- Problem to work on: Transcribe exactly the lines from the one holding "handle_solid = make_handle(side" to the end of the data below, including both of those lines and no others.

- Dataset excerpts:
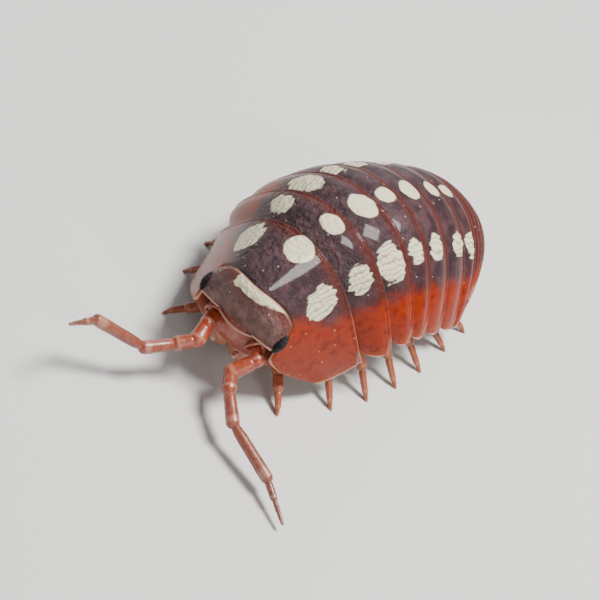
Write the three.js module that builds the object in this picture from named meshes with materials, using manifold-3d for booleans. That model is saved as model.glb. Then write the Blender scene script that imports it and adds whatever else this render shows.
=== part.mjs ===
// A clown woodlouse (pill-bug) of about 17 mm, standing on its fourteen feet with its back arched.
// It faces -Y, its left side is +X, and the feet stand on z = 0. Sizes are in millimetres.
import * as THREE from "three";
import { mergeVertices } from "three/addons/utils/BufferGeometryUtils.js";
import Module from "manifold-3d";

const wasm = await Module();
wasm.setup();

// Driving sizes
const GAP = 0.14; // clearance between two plates, and between a limb and what it grows from
const LIP = 0.34; // how far each back plate reaches over the next one
const LIP_THICK = 0.26; // thickness of that overlapping rim
const LIP_STEP = 0.08; // length of the slope from the belly up to the rim's underside
const TAIL_LIP = 0.24; // the same two sizes on the short rings of the tail
const TAIL_LIP_THICK = 0.18;
const SKIRT_THICK = 0.5; // thickness of the side flaps
const BELLY_LEVEL = 0.7; // depth of the belly, as a share of the depth down to the flaps' edge
const TAIL_BELLY_LEVEL = 0.56;
const TAIL_TUCK = 0.8; // how far the tail's belly leans backwards at its sides, as a share of the back's
const BELLY_SAG = 0.25; // how far the belly hangs down in the middle
const FIRST_FRONT = 0.04; // where the first plate begins, along the crest
const ACROSS = 10; // steps from the crest to a flap's edge
const FRONT_OF_BACK = new THREE.Vector3(-0.9, -4.6, 5.0); // crest of the back where the first plate begins
const YAW_PER_MM = 0.015; // the body's slight bend to the left, in radians
const FLANK_POWER = 0.861; // powers that shape the arch of the back, 1 and 2 being an ellipse
const CREST_POWER = 1.642;
const FLOOR_BOX = 60;
const BOX_CENTRE = new THREE.Vector3(0.08, 0.341, 0); // middle of the whole animal's bounds

// Stations along the crest: distance from the first plate's front,
// and the body's pitch, half width and depth there
const STATIONS = [-1.4, 0, 3.05, 5.04, 7.06, 8.71, 10.57, 12.48, 13.87, 15.2, 16.6, 18.2];
const PITCH_DEG = [29, 23, 15.8, 5.3, -5.3, -13.9, -19, -22, -26, -36, -50, -66];
const HALF_WIDTH = [2.3, 2.92, 3.75, 4.24, 4.4, 4.43, 4.4, 4.3, 4.19, 3.85, 3.4, 2.7];
const DEPTH = [4.85, 4.9, 4.38, 3.98, 3.82, 3.79, 3.81, 3.8, 3.77, 3.4, 2.95, 2.3];
const PLATE_ENDS = [0, 3.05, 5.04, 7.06, 8.71, 10.57, 12.48, 13.87];
const TAIL_ENDS = [13.87, 14.4, 14.95, 15.5, 16.05, 16.6];
const TAIL_TIP = 17.9;

const COLOURS = {
  shell: { color: 0x3a2226, roughness: 0.3, metalness: 0 },
  flesh: { color: 0xd98a6a, roughness: 0.5, metalness: 0 },
  limb: { color: 0xc9745a, roughness: 0.45, metalness: 0 },
  feeler: { color: 0x9a6560, roughness: 0.5, metalness: 0 },
  eye: { color: 0x0c0c0e, roughness: 0.2, metalness: 0 },
};

const clamp01 = (x) => Math.min(1, Math.max(0, x));
const mix = (a, b, t) => a + (b - a) * t;

function smoothstep(a, b, x) {
  const t = clamp01((x - a) / (b - a));
  return t * t * (3 - 2 * t);
}

// A smooth curve through one value per station, with slopes from the neighbours on each side.
function along(values, s) {
  const last = STATIONS.length - 1;
  let i = 0;
  while (i < last - 1 && s > STATIONS[i + 1]) i++;
  const slope = (k) => {
    const a = Math.max(0, k - 1);
    const b = Math.min(last, k + 1);
    return (values[b] - values[a]) / (STATIONS[b] - STATIONS[a]);
  };
  const span = STATIONS[i + 1] - STATIONS[i];
  const t = clamp01((s - STATIONS[i]) / span);
  const rise = t * t * (3 - 2 * t);
  const start = slope(i) * span * t * (1 - t) * (1 - t);
  const end = slope(i + 1) * span * t * t * (t - 1);
  return mix(values[i], values[i + 1], rise) + start + end;
}

// The crest line: a table of points made by walking along the pitch and the yaw.
const CREST_STEP = 0.05;
const FIRST_S = STATIONS[0];
const crestTable = [];

function heading(s) {
  const pitch = THREE.MathUtils.degToRad(along(PITCH_DEG, s));
  const yaw = YAW_PER_MM * s;
  return new THREE.Vector3(
    Math.sin(yaw) * Math.cos(pitch),
    Math.cos(yaw) * Math.cos(pitch),
    Math.sin(pitch),
  );
}

function walkCrest() {
  const point = new THREE.Vector3();
  const steps = Math.round((TAIL_TIP + 0.3 - FIRST_S) / CREST_STEP);
  for (let k = 0; k <= steps; k++) {
    crestTable.push(point.clone());
    point.addScaledVector(heading(FIRST_S + (k + 0.5) * CREST_STEP), CREST_STEP);
  }
  const zero = crestPoint(0);
  for (const p of crestTable) p.sub(zero).add(FRONT_OF_BACK);
}

function crestPoint(s) {
  const at = Math.min(crestTable.length - 1.001, Math.max(0, (s - FIRST_S) / CREST_STEP));
  const k = Math.floor(at);
  return crestTable[k].clone().lerp(crestTable[k + 1], at - k);
}

walkCrest();

// The body's own axes at s: back along the crest, to the animal's left, and out of the back.
function axesAt(s) {
  const back = heading(s);
  const yaw = YAW_PER_MM * s;
  const left = new THREE.Vector3(Math.cos(yaw), -Math.sin(yaw), 0);
  const up = new THREE.Vector3().crossVectors(left, back);
  return { back, left, up };
}

// A point given in the body's own axes: s along the crest, x to the left, y below the crest.
function bodyPoint(s, x, y) {
  const { left, up } = axesAt(s);
  return crestPoint(s).addScaledVector(left, x).addScaledVector(up, -y);
}

// Where the arch lies at one side share and depth: how far to the left, and how far below the crest.
function archOffset(s, side, depth) {
  const angle = (Math.abs(side) * Math.PI) / 2;
  const halfWidth = along(HALF_WIDTH, s) - depth;
  const drop = along(DEPTH, s) - depth;
  const x = Math.sign(side) * halfWidth * Math.sin(angle) ** FLANK_POWER;
  return { x, y: depth + drop * (1 - Math.cos(angle) ** CREST_POWER) };
}

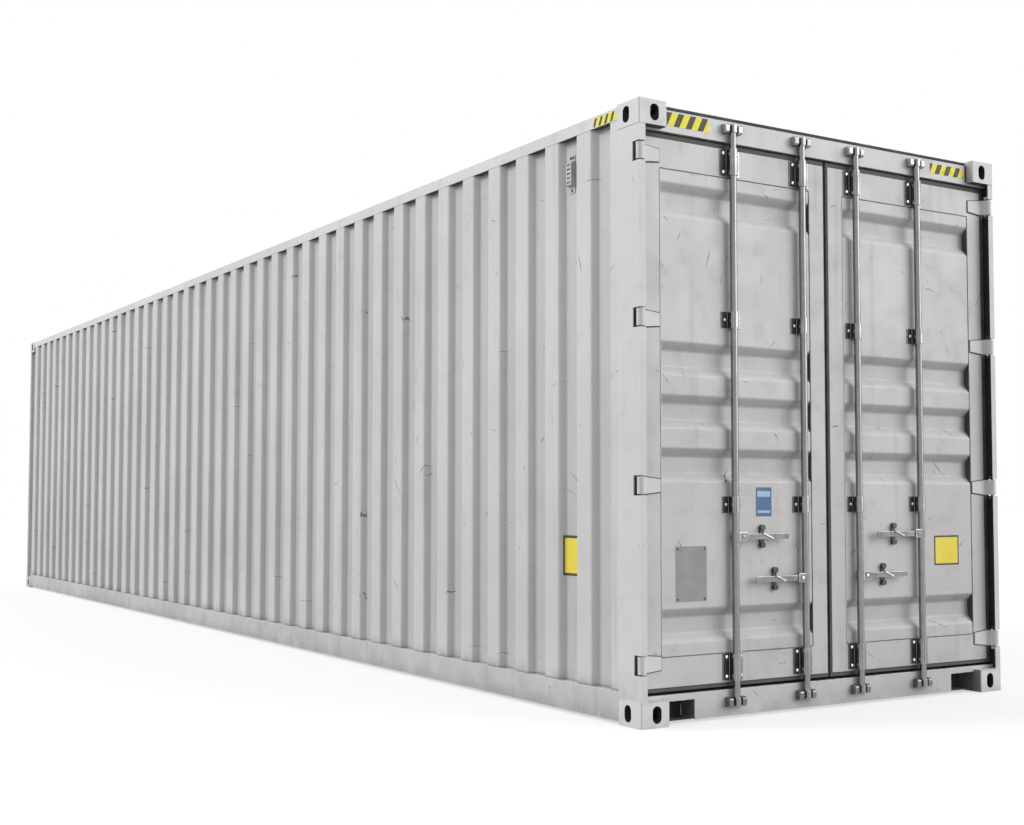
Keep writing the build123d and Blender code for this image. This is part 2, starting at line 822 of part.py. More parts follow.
# Hinges: a knuckle round the pin and a blade that tapers across the stile
def make_hinges(side):
    blade_end_x = pin_x - blade_reach
    blade_front_y = leaf_front_y - blade_thickness
    knuckle_tangent = knuckle_radius / 2**0.5
    drop = (hinge_height - hinge_tip_height) / 2
    with BuildPart() as hinges:
        for level in hinge_levels:
            with BuildSketch(Plane.XY.offset(level - hinge_height / 2)):
                with BuildLine():
                    Polyline(
                        (side * pin_x, pin_y),
                        (side * (pin_x - knuckle_tangent), pin_y - knuckle_tangent),
                        (side * (pin_x - blade_bend_reach), pin_y + blade_bend_back),
                        (side * (pin_x - blade_foot_reach), blade_front_y - blade_foot_rise),
                        (side * blade_end_x, blade_front_y),
                        (side * blade_end_x, leaf_front_y),
                        (side * leaf_outer_x, leaf_front_y),
                        (side * pin_x, pin_y + pin_radius),
                        close=True,
                    )
                make_face()
                with Locations((side * pin_x, pin_y)):
                    RegularPolygon(knuckle_radius, knuckle_sides)
                    RegularPolygon(
                        pin_radius + pin_clearance,
                        knuckle_sides,
                        major_radius=False,
                        mode=Mode.SUBTRACT,
                    )
            extrude(amount=hinge_height)
            for edge in (-1, 1):
                edge_z = level + edge * hinge_height / 2
                with BuildSketch(Plane.XZ.offset(-leaf_front_y)):
                    with BuildLine():
                        Polyline(
                            (side * leaf_outer_x, edge_z),
                            (side * blade_end_x, edge_z),
                            (side * blade_end_x, edge_z - edge * drop),
                            close=True,
                        )
                    make_face()
                extrude(amount=knuckle_radius, mode=Mode.SUBTRACT)
    return hinges.part


# Bearing brackets: a flanged saddle over the bar, two long and two short on each bar
def make_brackets(side):
    saddle_radius = bar_radius + bracket_clearance + bracket_steel
    bore_radius = bar_radius + bracket_clearance
    saddle_turn = 180 / saddle_sides
    with BuildPart() as brackets:
        for bar_x in (inner_bar_x, outer_bar_x):
            rows = [(z, long_bracket_height, long_bracket_flange) for z in long_bracket_levels]
            rows += [(z, short_bracket_height, short_bracket_flange) for z in short_bracket_levels]
            for level, tall, flange in rows:
                with BuildSketch(Plane.XY.offset(level - tall / 2)):
                    with Locations((side * bar_x, (leaf_front_y + bar_y) / 2)):
                        Rectangle(2 * saddle_radius, leaf_front_y - bar_y)
                    with Locations((side * bar_x, bar_y)):
                        RegularPolygon(saddle_radius, saddle_sides, False, saddle_turn)
                    with Locations((side * bar_x, leaf_front_y - bracket_steel / 2)):
                        Rectangle(2 * (saddle_radius + flange), bracket_steel)
                    with Locations((side * bar_x, (leaf_front_y - bracket_steel + bar_y) / 2)):
                        Rectangle(
                            2 * bore_radius,
                            leaf_front_y - bracket_steel - bar_y,
                            mode=Mode.SUBTRACT,
                        )
                    with Locations((side * bar_x, bar_y)):
                        RegularPolygon(
                            bore_radius,
                            saddle_sides,
                            False,
                            saddle_turn,
                            mode=Mode.SUBTRACT,
                        )
                extrude(amount=tall)
    return brackets.part


# Handle catches: a plate on the leaf with a knob at each end, and a stem that reaches to the handle
def catch_places(side):
    return (
        (side * (outer_bar_x - catch_offset), upper_handle_level),
        (side * (inner_bar_x + catch_offset), lower_handle_level),
    )


handle_back_y = bar_y - handle_gap
handle_front_y = handle_back_y - handle_thickness


def make_catches(side):
    stem_front_y = handle_back_y + catch_gap
    with BuildPart() as catches:
        for catch_x, level in catch_places(side):
            with BuildSketch(Plane.XZ.offset(-leaf_front_y)):
                with Locations((catch_x, level)):
                    Rectangle(catch_width, catch_height)
            extrude(amount=catch_plate)
            with BuildSketch(Plane.XZ.offset(-leaf_front_y)):
                for end in (-1, 1):
                    with Locations((catch_x, level + end * catch_height / 2)):
                        RegularPolygon(catch_knob_radius, catch_knob_sides)
            extrude(amount=catch_knob_depth)
            with BuildSketch(Plane.XZ.offset(-leaf_front_y)):
                with Locations((catch_x, level)):
                    Rectangle(catch_stem, catch_stem)
            extrude(amount=leaf_front_y - stem_front_y)
    return catches.part


for side_name, side in sides.items():
    door_pieces = {
        "frame": make_door_frame(side),
        "panel": make_door_panel(side),
        "gasket": make_gasket(side),
        "hinges": make_hinges(side),
        "bar_brackets": make_brackets(side),
        "handle_catches": make_catches(side),
    }
    for piece_name, piece in door_pieces.items():
        piece.label = f"{side_name}_door_{piece_name}"
        export_step(piece, f"parts/{side_name}_door_{piece_name}.step")


# Locking bars: a steel bar with a cam near each end and a hub that carries the handle
def make_bar(bar_x, toward, handle_level):
    cheek_y = bar_y - handle_gap + hub_cheek_thickness / 2
    with BuildPart() as bar:
        with BuildSketch(Plane.XY.offset(bar_bottom)):
            with Locations((bar_x, bar_y)):
                Circle(bar_radius)
        extrude(amount=bar_top - bar_bottom)
        for cam_level in (bottom_cam_level, top_cam_level):
            with BuildSketch(Plane.XY.offset(cam_level - cam_height / 2)) as cam_outline:
                with Locations((bar_x, bar_y - cam_radius / 2)):
                    Rectangle(cam_width, cam_radius)
                chamfer(cam_outline.vertices().group_by(Axis.Y)[0], cam_corner)
            extrude(amount=cam_height)
        with BuildSketch(Plane.XY.offset(handle_level - hub_height / 2)):
            with Locations((bar_x, bar_y)):
                RegularPolygon(hub_radius, hub_sides, major_radius=False)
            with Locations((bar_x + toward * hub_cheek_length / 2, cheek_y)):
                Rectangle(hub_cheek_length, hub_cheek_thickness)
        extrude(amount=hub_height)
        with BuildSketch(Plane.XZ.offset(-(bar_y - handle_gap))):
            with Locations((bar_x + toward * (hub_cheek_length + rivet_offset) / 2, handle_level)):
                Rectangle(hub_cheek_length + rivet_offset - hub_radius, hub_height)
        extrude(amount=hub_radius, mode=Mode.SUBTRACT)
    return bar.part


def make_handle(bar_x, toward, handle_level):
    start = hub_radius + handle_root_gap
    with BuildPart() as handle:
        with BuildSketch(Plane.XZ.offset(-(bar_y - handle_gap))):
            with Locations((bar_x + toward * (start + handle_length) / 2, handle_level)):
                Rectangle(handle_length - start, handle_height)
        extrude(amount=handle_thickness)
        chamfer(handle.edges().filter_by(Axis.Y), handle_corner)
    return handle.part


for side_name, side in sides.items():
    bars = (
        ("outer", outer_bar_x, -side, upper_handle_level),
        ("inner", inner_bar_x, side, lower_handle_level),
    )
    for place, offset_x, toward, level in bars:
        bar_solid = make_bar(side * offset_x, toward, level)
        bar_solid.label = f"locking_bar_{side_name}_{place}"
        export_step(bar_solid, f"parts/locking_bar_{side_name}_{place}.step")
        handle_solid = make_handle(side * offset_x, toward, level)
        handle_solid.label = f"handle_{side_name}_{place}"
        export_step(handle_solid, f"parts/handle_{side_name}_{place}.step")
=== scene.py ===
import json
import math

import bmesh
import bpy
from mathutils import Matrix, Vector

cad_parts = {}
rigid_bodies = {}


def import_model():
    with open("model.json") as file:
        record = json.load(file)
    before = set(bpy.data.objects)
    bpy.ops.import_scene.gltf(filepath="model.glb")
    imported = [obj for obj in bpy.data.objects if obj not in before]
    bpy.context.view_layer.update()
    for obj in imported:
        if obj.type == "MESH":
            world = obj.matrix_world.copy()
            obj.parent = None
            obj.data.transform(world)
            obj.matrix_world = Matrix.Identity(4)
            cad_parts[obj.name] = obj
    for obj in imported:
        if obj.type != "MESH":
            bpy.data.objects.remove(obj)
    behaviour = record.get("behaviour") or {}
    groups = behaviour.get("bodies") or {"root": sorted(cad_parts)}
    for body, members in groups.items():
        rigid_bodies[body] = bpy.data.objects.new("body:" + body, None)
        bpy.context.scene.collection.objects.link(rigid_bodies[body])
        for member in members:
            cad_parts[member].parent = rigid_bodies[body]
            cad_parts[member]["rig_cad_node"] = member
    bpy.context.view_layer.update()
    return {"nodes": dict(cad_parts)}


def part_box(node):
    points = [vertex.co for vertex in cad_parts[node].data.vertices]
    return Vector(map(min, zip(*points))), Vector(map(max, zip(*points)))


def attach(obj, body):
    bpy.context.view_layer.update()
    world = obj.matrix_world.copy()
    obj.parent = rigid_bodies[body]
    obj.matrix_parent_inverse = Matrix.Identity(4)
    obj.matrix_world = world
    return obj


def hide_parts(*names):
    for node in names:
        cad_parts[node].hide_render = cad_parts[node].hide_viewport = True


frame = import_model()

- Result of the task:
        handle_solid = make_handle(side * offset_x, toward, level)
        handle_solid.label = f"handle_{side_name}_{place}"
        export_step(handle_solid, f"parts/handle_{side_name}_{place}.step")
=== scene.py ===
import json
import math

import bmesh
import bpy
from mathutils import Matrix, Vector

cad_parts = {}
rigid_bodies = {}


def import_model():
    with open("model.json") as file:
        record = json.load(file)
    before = set(bpy.data.objects)
    bpy.ops.import_scene.gltf(filepath="model.glb")
    imported = [obj for obj in bpy.data.objects if obj not in before]
    bpy.context.view_layer.update()
    for obj in imported:
        if obj.type == "MESH":
            world = obj.matrix_world.copy()
            obj.parent = None
            obj.data.transform(world)
            obj.matrix_world = Matrix.Identity(4)
            cad_parts[obj.name] = obj
    for obj in imported:
        if obj.type != "MESH":
            bpy.data.objects.remove(obj)
    behaviour = record.get("behaviour") or {}
    groups = behaviour.get("bodies") or {"root": sorted(cad_parts)}
    for body, members in groups.items():
        rigid_bodies[body] = bpy.data.objects.new("body:" + body, None)
        bpy.context.scene.collection.objects.link(rigid_bodies[body])
        for member in members:
            cad_parts[member].parent = rigid_bodies[body]
            cad_parts[member]["rig_cad_node"] = member
    bpy.context.view_layer.update()
    return {"nodes": dict(cad_parts)}


def part_box(node):
    points = [vertex.co for vertex in cad_parts[node].data.vertices]
    return Vector(map(min, zip(*points))), Vector(map(max, zip(*points)))


def attach(obj, body):
    bpy.context.view_layer.update()
    world = obj.matrix_world.copy()
    obj.parent = rigid_bodies[body]
    obj.matrix_parent_inverse = Matrix.Identity(4)
    obj.matrix_world = world
    return obj


def hide_parts(*names):
    for node in names:
        cad_parts[node].hide_render = cad_parts[node].hide_viewport = True


frame = import_model()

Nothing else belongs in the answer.